Shree Renuka Sugars Audited Financial Results for the Year Ended March 31, 2026

Shree Renuka Sugars Limited has announced its audited financial results for the quarter and financial year ended March 31, 2026. The company reported a standalone net loss of INR 6,989 million for the fiscal year, with total income reaching INR 86,756 million. Despite current financial challenges, including a negative net worth, the management maintains a going concern status, supported by financial backing from its ultimate holding company, Wilmar International Limited.

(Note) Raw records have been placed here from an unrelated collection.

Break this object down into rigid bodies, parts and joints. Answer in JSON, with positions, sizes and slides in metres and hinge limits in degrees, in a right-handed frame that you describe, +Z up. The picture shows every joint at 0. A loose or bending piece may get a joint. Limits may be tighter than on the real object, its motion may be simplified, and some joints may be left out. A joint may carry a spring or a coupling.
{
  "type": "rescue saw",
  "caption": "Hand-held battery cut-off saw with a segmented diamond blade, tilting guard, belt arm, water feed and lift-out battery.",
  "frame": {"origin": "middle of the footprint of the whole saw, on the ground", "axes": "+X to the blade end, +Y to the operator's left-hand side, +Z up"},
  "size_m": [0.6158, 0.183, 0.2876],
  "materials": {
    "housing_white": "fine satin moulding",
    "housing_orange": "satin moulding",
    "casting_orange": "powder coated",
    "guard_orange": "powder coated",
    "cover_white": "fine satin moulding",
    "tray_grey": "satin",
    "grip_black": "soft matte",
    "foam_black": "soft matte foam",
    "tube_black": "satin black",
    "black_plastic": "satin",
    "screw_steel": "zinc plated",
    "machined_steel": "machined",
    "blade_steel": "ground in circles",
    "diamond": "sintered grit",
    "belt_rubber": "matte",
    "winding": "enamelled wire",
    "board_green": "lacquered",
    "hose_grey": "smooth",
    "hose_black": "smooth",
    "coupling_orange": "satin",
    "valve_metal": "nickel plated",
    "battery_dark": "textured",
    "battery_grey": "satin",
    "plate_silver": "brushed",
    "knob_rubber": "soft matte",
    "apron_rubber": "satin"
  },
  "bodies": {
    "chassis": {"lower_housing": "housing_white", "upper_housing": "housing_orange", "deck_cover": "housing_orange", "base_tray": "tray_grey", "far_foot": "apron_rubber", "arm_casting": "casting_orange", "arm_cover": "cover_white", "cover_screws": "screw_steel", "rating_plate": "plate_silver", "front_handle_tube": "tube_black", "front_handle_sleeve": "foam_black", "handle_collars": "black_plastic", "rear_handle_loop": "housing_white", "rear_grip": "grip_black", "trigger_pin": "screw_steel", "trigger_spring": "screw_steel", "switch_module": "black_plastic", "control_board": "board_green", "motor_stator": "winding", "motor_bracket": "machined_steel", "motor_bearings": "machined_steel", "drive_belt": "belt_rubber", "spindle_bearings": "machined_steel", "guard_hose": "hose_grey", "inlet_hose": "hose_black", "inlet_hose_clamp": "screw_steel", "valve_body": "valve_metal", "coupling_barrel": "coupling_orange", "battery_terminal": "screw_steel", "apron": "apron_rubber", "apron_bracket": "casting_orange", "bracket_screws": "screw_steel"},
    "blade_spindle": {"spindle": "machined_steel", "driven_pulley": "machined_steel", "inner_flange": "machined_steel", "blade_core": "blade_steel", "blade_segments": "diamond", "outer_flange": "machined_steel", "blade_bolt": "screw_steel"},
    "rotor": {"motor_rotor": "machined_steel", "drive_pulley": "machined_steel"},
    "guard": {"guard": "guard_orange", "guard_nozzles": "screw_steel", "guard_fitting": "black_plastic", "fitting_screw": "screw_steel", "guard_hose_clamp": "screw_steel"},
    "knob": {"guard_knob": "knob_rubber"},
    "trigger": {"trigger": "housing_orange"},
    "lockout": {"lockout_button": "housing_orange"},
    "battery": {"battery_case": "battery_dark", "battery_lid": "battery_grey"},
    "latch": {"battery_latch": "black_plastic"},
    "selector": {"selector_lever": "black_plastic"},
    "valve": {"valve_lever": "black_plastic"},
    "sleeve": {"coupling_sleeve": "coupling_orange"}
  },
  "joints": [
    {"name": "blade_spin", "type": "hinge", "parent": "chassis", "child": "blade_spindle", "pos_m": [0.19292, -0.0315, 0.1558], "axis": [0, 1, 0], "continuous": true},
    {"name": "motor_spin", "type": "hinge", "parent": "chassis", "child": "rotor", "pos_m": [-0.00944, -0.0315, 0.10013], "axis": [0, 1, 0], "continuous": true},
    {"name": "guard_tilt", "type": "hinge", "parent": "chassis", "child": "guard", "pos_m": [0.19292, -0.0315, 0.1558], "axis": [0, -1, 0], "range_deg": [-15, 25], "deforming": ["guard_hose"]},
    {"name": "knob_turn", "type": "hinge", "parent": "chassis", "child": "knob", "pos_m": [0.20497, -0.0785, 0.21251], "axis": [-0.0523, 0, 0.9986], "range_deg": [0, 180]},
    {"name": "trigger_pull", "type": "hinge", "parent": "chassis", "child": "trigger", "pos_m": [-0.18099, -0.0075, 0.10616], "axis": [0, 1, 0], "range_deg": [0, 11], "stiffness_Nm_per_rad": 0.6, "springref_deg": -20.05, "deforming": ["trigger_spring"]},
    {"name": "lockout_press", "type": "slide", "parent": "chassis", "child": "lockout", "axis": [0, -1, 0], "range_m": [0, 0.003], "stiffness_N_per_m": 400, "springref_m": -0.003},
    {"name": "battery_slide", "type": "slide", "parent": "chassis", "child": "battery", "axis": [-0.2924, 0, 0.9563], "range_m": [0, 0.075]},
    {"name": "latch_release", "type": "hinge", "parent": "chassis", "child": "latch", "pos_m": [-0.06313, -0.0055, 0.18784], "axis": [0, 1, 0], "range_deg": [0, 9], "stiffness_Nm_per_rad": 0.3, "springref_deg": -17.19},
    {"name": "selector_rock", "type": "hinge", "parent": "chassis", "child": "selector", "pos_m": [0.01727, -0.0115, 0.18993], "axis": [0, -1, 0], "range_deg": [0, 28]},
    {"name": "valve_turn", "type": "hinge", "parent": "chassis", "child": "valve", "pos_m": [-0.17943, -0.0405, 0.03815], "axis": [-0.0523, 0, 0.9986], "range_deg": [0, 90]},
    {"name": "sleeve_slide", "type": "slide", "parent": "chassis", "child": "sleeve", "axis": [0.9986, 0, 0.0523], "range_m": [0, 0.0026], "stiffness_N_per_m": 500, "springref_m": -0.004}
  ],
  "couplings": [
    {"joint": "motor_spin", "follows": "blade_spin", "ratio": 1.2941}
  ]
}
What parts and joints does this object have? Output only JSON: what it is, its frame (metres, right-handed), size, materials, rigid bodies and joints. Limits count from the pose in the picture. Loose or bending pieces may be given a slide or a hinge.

Financial Performance Overview

For the financial year ended March 31, 2026, Shree Renuka Sugars recorded a standalone total income of INR 86,756 million. The company faced a challenging year, reporting a standalone net loss of INR 6,989 million. On a consolidated basis, the Group’s performance reflected a net loss of INR 7,924 million for the same period, with total income at INR 93,053 million.

Segment Breakdown

The company operates across various segments, including sugar milling, sugar refining, distillery, and co-generation. During the fiscal year, the Sugar-Refinery segment remained the primary revenue driver, contributing INR 61,022 million to standalone revenue. The Distillery segment also played a significant role, generating INR 9,233 million in revenue, highlighting the company’s focus on its diversified bioenergy portfolio.

Strategic Financial Management

As of March 31, 2026, the company reported a negative net worth of INR 12,455 million. To address liquidity and capital requirements, management has highlighted secured support from its ultimate holding company, Wilmar International Limited. This support includes corporate guarantees for term loans and letters of comfort for working capital, ensuring the company remains operational and capable of meeting its financial obligations.

Operational Highlights

During the final quarter of the year, the company conducted an impairment assessment of its integrated milling division, resulting in a recognized impairment loss of INR 2,948 million. Furthermore, the company successfully optimized costs, including the reversal of cane provisions amounting to INR 353 million, which was recognized as income during the fourth quarter. These steps are part of the management’s ongoing effort to streamline operations and strengthen the company’s financial footing.